**Task details:** Word for word, restate the lines from the start of the data below through the line containing "# the head's".

**Available data:**
========================================

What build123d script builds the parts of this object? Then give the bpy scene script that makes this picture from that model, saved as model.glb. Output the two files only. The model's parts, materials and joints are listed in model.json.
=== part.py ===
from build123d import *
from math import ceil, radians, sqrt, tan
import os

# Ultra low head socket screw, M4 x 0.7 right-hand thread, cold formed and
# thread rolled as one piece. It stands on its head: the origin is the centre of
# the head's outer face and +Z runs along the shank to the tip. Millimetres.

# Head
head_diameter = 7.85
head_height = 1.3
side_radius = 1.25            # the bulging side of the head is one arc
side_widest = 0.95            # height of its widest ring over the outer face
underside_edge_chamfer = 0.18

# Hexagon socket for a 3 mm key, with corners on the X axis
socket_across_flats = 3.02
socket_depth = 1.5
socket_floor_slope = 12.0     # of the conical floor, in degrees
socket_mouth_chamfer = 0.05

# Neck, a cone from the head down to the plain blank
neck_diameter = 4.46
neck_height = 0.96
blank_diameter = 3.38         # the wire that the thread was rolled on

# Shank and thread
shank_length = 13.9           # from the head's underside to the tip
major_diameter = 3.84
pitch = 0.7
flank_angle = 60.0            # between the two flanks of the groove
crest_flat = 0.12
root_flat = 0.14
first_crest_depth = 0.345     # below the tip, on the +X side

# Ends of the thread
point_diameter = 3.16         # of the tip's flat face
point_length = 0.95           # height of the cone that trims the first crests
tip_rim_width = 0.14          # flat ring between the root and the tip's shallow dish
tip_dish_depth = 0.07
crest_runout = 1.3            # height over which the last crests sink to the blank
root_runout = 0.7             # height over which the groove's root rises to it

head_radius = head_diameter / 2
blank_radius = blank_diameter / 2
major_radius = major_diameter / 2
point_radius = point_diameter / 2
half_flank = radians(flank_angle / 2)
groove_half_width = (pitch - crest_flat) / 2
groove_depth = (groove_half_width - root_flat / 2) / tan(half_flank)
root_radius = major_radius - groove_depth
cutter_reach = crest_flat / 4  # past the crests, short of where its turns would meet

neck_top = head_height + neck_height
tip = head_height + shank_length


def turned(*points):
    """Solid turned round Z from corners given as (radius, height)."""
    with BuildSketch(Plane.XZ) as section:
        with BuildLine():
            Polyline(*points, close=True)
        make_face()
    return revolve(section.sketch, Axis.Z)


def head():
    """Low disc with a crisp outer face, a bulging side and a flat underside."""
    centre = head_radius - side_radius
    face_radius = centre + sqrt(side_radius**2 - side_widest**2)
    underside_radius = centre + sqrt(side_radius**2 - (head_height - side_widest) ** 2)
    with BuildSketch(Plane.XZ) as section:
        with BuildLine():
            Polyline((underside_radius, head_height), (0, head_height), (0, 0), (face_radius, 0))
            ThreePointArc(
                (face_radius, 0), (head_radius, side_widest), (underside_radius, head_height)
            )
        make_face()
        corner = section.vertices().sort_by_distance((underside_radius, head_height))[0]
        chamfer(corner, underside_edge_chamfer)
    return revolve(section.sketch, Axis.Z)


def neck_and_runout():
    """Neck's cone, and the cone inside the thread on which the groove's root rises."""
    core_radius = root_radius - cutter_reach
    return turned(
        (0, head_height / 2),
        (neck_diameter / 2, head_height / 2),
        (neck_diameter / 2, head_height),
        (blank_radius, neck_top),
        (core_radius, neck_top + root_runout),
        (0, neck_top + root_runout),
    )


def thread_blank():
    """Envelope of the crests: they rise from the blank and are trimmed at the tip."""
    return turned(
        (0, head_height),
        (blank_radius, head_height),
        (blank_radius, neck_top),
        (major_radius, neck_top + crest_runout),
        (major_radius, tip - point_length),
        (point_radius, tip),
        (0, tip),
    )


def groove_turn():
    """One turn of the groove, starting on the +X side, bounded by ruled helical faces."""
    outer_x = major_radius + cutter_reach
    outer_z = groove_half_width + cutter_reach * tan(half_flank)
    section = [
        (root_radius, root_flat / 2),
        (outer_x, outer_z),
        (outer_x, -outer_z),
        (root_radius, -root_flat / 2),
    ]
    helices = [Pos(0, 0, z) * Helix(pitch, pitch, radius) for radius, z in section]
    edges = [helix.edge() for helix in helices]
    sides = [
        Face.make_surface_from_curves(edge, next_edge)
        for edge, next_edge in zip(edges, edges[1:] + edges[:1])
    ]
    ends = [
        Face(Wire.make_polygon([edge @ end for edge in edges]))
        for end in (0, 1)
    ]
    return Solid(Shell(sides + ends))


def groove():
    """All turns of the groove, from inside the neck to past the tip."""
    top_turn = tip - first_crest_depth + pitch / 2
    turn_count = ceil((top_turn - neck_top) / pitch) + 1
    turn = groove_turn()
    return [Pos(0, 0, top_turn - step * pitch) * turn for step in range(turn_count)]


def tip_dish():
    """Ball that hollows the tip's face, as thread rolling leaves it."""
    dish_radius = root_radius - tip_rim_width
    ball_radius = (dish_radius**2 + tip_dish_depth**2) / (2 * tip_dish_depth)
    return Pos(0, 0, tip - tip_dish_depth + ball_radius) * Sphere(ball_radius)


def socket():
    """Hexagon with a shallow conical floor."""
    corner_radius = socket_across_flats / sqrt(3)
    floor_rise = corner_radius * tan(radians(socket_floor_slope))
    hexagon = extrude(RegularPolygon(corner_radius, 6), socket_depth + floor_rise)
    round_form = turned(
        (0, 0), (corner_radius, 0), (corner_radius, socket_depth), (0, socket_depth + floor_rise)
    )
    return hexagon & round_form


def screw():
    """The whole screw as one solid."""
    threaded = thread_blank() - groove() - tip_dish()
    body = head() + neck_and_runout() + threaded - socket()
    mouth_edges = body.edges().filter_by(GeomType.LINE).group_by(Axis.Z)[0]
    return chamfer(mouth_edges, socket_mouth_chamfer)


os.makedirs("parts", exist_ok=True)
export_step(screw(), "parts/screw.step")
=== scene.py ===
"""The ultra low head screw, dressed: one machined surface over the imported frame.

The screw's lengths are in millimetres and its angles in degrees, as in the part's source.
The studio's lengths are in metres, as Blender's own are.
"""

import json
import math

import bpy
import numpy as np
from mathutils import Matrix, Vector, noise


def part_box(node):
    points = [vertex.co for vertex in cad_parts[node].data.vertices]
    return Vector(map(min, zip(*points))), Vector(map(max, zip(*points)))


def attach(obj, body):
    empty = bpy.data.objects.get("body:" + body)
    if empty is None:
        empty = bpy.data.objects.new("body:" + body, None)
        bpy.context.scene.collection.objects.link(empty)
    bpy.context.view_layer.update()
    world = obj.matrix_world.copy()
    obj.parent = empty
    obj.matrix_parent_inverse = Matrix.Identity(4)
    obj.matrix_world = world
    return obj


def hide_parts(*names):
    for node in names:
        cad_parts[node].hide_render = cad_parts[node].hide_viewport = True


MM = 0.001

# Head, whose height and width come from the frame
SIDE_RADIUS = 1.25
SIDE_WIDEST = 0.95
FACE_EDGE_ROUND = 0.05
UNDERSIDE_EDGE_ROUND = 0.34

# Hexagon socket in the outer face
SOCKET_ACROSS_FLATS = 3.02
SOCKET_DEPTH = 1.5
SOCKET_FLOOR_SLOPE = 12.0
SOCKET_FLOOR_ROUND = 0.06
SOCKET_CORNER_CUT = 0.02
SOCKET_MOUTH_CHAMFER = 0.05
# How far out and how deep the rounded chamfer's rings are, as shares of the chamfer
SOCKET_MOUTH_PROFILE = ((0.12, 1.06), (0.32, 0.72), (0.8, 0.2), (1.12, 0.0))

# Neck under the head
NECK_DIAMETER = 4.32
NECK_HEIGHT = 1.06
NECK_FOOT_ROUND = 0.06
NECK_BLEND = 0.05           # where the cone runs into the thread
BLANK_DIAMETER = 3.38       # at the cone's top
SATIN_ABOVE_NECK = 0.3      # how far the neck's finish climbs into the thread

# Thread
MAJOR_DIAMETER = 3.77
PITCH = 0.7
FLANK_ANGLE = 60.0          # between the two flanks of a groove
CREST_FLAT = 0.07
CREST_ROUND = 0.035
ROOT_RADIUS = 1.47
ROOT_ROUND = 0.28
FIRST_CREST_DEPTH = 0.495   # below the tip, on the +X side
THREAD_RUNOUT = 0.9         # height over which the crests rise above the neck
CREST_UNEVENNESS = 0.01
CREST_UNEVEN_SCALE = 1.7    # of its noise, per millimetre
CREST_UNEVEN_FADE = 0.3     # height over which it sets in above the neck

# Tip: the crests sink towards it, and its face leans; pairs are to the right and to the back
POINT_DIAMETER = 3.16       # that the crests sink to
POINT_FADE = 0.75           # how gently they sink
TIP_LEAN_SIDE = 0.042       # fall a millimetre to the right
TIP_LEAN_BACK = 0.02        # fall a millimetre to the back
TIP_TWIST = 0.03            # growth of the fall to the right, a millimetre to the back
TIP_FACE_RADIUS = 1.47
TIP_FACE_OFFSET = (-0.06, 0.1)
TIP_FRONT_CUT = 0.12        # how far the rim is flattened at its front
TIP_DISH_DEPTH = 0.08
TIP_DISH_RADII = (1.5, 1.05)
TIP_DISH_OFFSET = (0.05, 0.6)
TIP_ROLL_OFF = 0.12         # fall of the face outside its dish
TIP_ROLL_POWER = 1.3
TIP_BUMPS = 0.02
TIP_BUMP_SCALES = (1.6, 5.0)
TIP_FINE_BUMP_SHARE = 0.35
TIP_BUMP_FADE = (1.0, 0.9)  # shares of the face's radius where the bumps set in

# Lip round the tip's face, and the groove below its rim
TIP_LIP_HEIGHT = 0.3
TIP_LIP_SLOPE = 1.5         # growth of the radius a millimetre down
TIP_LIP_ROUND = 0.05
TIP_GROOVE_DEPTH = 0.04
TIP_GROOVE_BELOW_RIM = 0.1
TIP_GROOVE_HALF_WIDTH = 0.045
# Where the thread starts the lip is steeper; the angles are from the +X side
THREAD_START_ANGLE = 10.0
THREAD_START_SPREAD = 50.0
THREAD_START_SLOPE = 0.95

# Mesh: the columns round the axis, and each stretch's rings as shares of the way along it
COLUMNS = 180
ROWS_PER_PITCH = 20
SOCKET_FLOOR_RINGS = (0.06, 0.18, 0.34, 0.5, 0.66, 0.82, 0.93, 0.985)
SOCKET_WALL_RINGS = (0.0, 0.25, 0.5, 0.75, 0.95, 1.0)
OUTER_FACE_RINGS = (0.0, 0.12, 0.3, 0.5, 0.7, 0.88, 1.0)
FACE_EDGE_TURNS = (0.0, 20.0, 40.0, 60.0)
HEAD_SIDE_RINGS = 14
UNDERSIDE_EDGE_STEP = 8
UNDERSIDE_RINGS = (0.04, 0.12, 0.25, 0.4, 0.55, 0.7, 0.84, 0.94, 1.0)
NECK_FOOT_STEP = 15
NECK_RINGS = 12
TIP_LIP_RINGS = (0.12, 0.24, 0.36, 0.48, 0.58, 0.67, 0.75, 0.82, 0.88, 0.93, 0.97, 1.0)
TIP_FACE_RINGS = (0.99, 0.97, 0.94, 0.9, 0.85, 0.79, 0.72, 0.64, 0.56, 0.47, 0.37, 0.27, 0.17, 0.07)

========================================

**The answer:**
What build123d script builds the parts of this object? Then give the bpy scene script that makes this picture from that model, saved as model.glb. Output the two files only. The model's parts, materials and joints are listed in model.json.
=== part.py ===
from build123d import *
from math import ceil, radians, sqrt, tan
import os

# Ultra low head socket screw, M4 x 0.7 right-hand thread, cold formed and
# thread rolled as one piece. It stands on its head: the origin is the centre of
# the head's outer face and +Z runs along the shank to the tip. Millimetres.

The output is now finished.